» Prompt
Exactly the lines between the line containing "in imported if" and the line containing "bpy.data.objects.remove(obj)", together with those two lines, are to be output.

+ + + + + + +

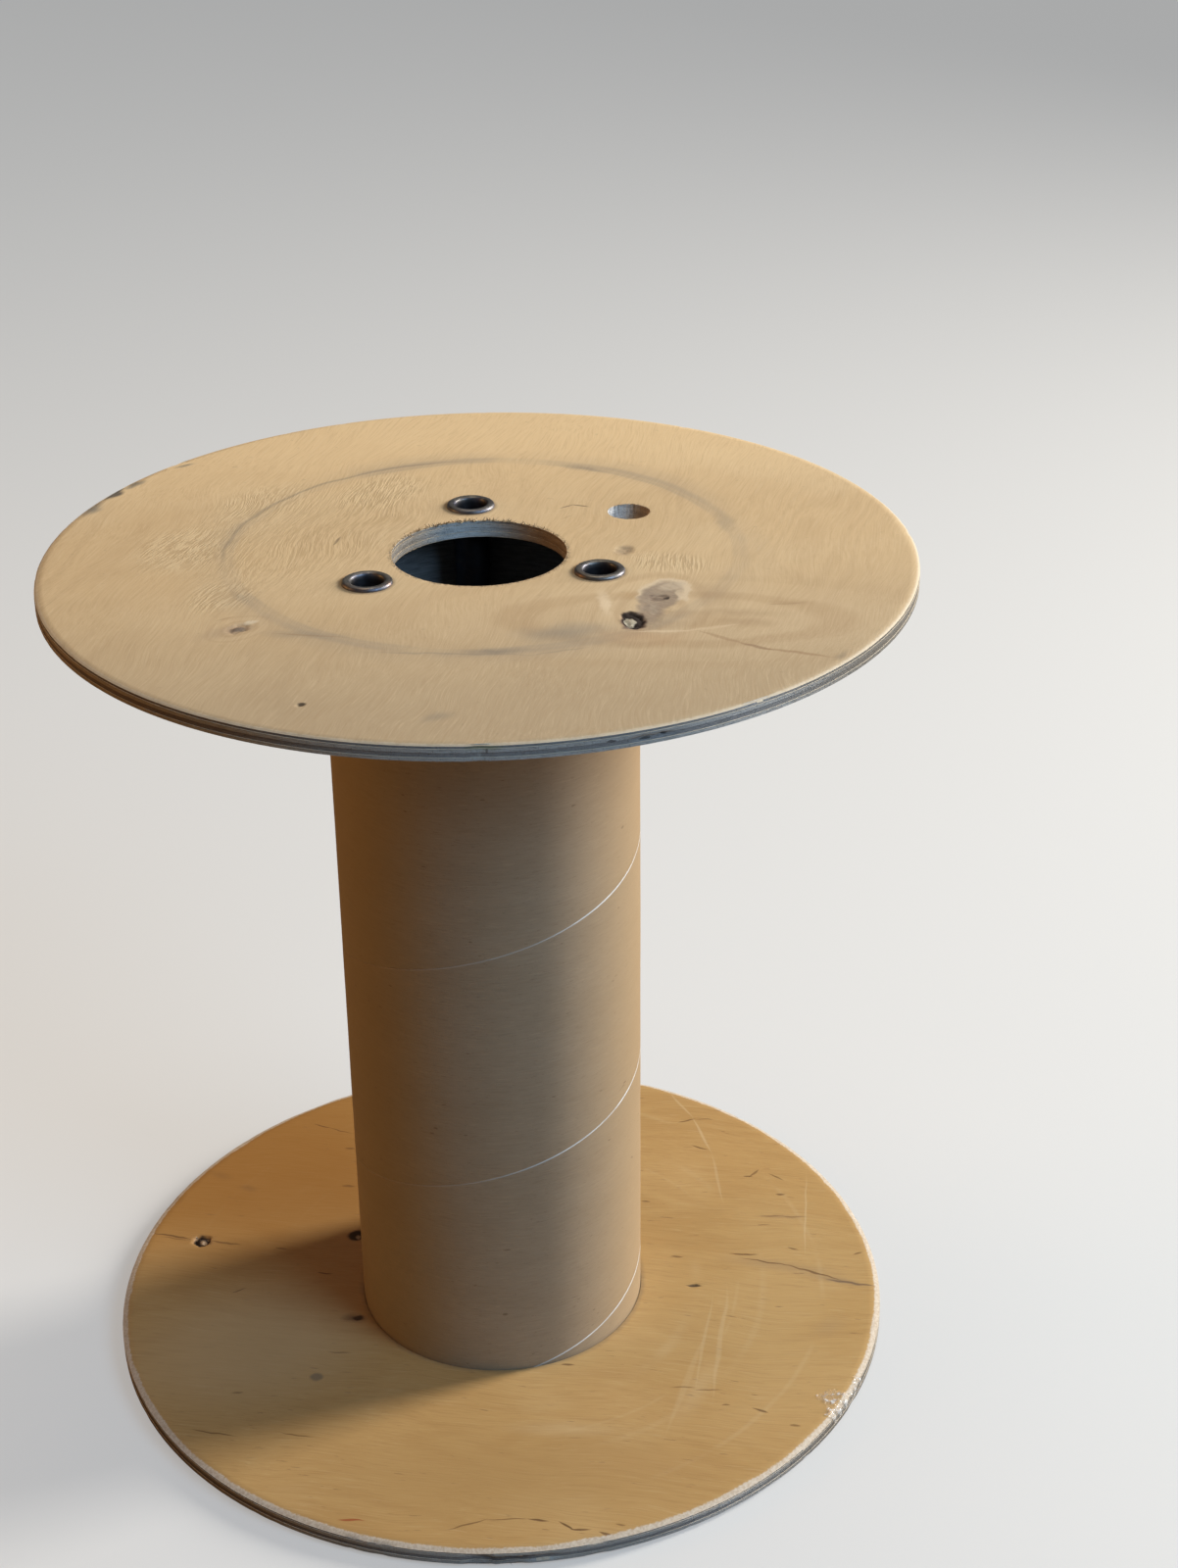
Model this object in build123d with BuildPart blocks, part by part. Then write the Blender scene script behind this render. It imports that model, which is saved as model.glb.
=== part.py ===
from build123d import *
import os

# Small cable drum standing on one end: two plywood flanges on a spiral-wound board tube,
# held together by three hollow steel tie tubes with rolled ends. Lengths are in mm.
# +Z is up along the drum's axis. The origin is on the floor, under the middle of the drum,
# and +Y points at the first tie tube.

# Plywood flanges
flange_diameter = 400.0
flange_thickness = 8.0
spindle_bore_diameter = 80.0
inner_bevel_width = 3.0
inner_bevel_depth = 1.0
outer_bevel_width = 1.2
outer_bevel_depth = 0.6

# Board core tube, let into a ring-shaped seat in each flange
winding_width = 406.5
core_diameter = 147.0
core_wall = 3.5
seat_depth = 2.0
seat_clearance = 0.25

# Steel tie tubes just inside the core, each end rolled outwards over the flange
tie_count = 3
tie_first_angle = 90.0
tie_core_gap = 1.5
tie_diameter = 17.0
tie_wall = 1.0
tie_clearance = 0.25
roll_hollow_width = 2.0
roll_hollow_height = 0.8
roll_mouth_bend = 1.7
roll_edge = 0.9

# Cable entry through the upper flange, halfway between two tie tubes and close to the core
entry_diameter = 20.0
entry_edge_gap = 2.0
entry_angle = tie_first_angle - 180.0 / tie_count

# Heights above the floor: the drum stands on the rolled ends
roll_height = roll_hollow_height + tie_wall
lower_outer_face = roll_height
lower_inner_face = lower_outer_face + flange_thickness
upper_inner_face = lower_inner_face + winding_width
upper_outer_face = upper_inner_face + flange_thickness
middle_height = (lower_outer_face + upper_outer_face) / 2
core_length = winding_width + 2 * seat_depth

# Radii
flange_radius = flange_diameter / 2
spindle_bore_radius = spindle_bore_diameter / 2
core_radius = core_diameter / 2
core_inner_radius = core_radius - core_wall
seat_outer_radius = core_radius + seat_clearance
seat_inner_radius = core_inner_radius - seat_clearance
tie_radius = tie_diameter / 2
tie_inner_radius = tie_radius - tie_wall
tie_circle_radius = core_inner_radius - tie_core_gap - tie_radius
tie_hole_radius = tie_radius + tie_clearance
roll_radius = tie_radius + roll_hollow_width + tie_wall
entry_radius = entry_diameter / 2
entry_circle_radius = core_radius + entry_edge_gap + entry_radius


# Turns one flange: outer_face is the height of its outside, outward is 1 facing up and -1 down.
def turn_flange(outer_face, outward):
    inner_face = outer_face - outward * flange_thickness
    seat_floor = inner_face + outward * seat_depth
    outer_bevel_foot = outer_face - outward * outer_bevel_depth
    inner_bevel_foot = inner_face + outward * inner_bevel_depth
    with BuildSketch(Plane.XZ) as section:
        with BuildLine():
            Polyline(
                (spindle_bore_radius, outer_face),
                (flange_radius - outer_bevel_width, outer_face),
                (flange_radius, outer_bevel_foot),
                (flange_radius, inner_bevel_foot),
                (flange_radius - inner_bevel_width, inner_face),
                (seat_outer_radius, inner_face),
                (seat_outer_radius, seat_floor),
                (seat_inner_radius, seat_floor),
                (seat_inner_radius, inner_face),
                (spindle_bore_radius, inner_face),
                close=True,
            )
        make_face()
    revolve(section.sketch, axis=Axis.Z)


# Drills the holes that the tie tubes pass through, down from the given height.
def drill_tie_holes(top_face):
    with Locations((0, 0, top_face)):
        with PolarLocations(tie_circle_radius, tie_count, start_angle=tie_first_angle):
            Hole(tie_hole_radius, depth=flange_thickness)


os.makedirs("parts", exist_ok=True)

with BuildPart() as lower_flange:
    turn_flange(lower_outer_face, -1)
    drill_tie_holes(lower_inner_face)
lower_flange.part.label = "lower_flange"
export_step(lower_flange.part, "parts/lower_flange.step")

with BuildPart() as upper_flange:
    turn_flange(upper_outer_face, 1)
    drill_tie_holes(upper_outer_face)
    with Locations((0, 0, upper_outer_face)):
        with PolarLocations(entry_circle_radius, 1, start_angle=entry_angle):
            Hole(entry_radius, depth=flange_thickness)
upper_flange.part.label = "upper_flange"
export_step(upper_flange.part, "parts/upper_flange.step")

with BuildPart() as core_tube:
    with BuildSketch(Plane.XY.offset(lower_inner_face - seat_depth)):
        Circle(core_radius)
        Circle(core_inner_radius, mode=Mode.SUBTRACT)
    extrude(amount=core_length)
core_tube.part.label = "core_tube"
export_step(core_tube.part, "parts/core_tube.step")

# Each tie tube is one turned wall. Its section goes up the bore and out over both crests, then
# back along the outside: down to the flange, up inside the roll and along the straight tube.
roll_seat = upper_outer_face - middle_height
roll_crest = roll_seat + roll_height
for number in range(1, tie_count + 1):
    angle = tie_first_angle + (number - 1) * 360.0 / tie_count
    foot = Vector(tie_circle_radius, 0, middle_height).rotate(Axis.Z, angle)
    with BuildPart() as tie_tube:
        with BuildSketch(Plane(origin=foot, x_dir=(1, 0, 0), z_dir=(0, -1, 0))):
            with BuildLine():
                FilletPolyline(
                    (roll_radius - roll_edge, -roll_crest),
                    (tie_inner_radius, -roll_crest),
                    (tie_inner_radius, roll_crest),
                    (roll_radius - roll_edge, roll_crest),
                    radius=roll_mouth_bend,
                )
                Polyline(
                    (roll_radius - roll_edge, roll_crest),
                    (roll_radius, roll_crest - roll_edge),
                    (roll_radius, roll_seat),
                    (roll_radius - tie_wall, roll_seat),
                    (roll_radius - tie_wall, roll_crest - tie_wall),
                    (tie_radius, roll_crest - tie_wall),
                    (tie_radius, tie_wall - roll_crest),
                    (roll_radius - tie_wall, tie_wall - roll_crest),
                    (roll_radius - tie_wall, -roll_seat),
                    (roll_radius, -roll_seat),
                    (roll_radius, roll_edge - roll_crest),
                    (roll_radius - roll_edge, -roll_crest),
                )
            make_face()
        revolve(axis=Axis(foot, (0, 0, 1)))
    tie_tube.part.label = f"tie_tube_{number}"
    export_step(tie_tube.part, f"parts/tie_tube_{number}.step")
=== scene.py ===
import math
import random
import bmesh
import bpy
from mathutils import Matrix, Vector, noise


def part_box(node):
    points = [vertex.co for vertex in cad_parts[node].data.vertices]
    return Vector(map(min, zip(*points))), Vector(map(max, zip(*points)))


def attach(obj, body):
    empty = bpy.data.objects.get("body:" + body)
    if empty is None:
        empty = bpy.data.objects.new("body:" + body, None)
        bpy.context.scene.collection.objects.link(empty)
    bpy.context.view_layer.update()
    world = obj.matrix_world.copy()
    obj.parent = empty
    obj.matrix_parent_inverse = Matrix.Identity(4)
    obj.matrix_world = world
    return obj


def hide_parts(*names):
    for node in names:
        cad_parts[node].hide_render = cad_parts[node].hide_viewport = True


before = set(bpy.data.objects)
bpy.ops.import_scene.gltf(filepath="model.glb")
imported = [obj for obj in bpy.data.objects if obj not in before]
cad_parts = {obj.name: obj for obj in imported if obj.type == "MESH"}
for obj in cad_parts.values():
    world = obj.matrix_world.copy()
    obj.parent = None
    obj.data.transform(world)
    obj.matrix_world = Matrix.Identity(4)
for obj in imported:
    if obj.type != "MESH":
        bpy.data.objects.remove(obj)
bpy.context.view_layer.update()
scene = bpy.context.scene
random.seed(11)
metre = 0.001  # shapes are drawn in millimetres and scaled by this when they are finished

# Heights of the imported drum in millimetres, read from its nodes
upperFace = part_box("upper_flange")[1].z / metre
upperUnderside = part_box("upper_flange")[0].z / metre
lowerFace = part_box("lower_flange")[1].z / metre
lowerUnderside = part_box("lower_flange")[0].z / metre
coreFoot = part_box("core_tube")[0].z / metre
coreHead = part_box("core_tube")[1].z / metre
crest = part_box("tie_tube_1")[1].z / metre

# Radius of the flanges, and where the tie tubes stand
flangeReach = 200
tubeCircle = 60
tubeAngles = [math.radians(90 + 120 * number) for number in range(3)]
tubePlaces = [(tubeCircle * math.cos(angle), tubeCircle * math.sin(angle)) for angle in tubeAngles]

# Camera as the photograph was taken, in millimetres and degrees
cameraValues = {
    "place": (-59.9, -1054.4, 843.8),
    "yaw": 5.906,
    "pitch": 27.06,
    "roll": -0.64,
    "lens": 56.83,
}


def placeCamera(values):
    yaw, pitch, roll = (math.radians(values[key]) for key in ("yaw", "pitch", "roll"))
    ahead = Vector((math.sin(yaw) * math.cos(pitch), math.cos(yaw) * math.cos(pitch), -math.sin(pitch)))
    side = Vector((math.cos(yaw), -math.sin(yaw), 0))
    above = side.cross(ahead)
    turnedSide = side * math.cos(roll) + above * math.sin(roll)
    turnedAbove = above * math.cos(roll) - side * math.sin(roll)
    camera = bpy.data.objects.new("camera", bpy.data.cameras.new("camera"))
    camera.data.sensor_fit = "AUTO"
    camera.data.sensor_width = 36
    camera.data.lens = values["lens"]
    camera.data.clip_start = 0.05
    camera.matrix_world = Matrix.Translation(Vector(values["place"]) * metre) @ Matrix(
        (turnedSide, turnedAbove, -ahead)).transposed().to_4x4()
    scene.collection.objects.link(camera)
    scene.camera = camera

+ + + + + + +

» Response for this exercise
cad_parts = {obj.name: obj for obj in imported if obj.type == "MESH"}
for obj in cad_parts.values():
    world = obj.matrix_world.copy()
    obj.parent = None
    obj.data.transform(world)
    obj.matrix_world = Matrix.Identity(4)
for obj in imported:
    if obj.type != "MESH":
        bpy.data.objects.remove(obj)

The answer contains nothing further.